Impression Share and the associated loss metrics can help you determine what needs to be done in your account to increase your conversions or revenue. By watching it daily (or using automated KPI monitoring), you can spot a trend in the making, such as this account suddenly losing impressions due to its budget being too low (screenshot from Adalysis).

Search Impression Share

It’s rare to maintain above 90% Impression Share for non-branded terms. There are just too many factors that go into Ad Rank and budget for someone to show all the time. For instance, if Google decides to show no ads, then your ad’s rank is too low to show, and you lose an impression due to ad rank.

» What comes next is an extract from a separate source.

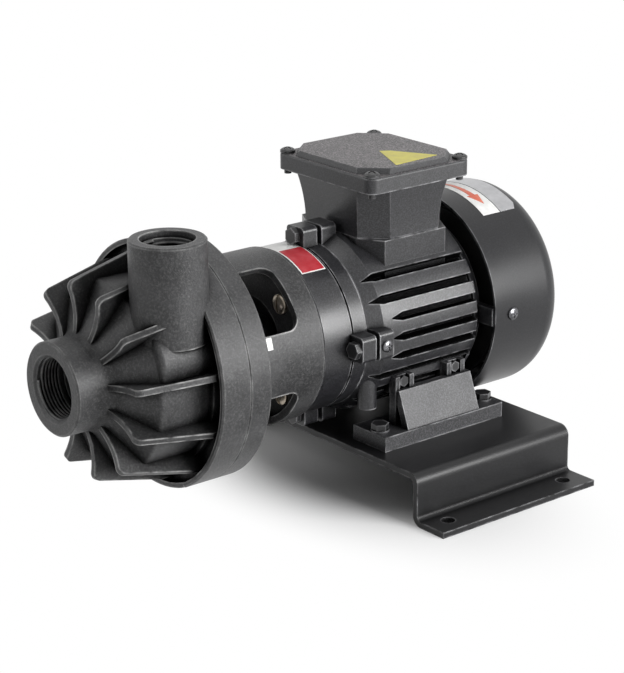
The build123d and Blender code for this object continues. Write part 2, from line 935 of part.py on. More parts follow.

If your ad is often in position 2, and Google only shows one ad on a page, you still lose the impression due to ad rank since your ad’s position was below the number of ad slots displayed on the page.

In general, above 80% is excellent for non-brand keywords, and above 90% (95% for large brands) are good numbers to strive for when managing your brand keywords. However, many well managed accounts will have a 10%-30% Impression Share. Due to their budget limitations and their Target CPAs, they won’t get more impressions. If the account is providing you with the returns you’re looking for, that’s OK. Not everyone needs to have amazingly high impression shares.

When you want more conversions, and you just can’t just raise your budget or bids, use your Impression Share Loss data, along with the steps in this article, to find alternate ways to increase your account’s conversions.